I like the sound of the book but knowing my capacity scattiness it might be a waste of money!

Cornflower

You're right - it's one thing to read and appreciate something useful or wise, another thing to remember to practise it!

Dark Puss

Intrigued by the potential simplicity of existence since to my mind existence is extraordinarily complex and not potentially simple in the slightest other than in the extreme reductionism of physicists perhaps. Which of the many very different cultural wisdoms available to us are the ones to practice?
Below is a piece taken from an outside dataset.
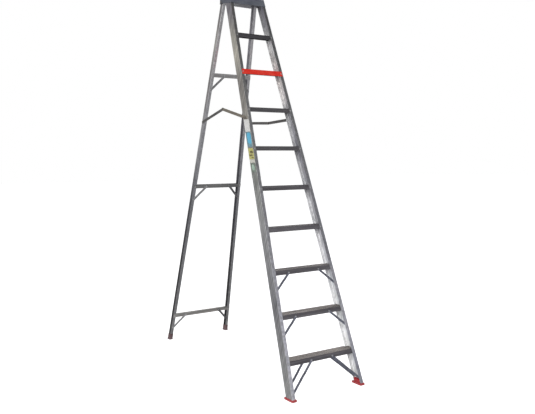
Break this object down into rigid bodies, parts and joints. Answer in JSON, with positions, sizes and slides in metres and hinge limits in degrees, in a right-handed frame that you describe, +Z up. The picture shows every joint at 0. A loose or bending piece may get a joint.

How did you decide on these from Japan.

Cornflower

A little more on zazen to, hopefully, clarify:
in the face of distractions, tumult, and confusion, the mind can be calmed by the practice which involves sitting "to ponder and to try to reach a state of egolessness ... to do this you should suspend all judgmental thinking, letting words, images, ideas and thoughts pass by and through you without getting caught up in their complications; focus instead on your body and your breath ..."
I can't speak to zazen specifically, but I have practised transcendental meditation twice daily for the last year, almost, and I have found it to be of enormous value in stilling and refreshing the mind and increasing resilience to cope with stress. I would strongly recommend it or something similar.
As to wisdom from other cultures, the trend - exemplified by the likes of hygge, lagom, even the Scottish coorie, lately - has been for something more superficial than this book represents, and it was the greater depth of the concepts presented here that drew me to it.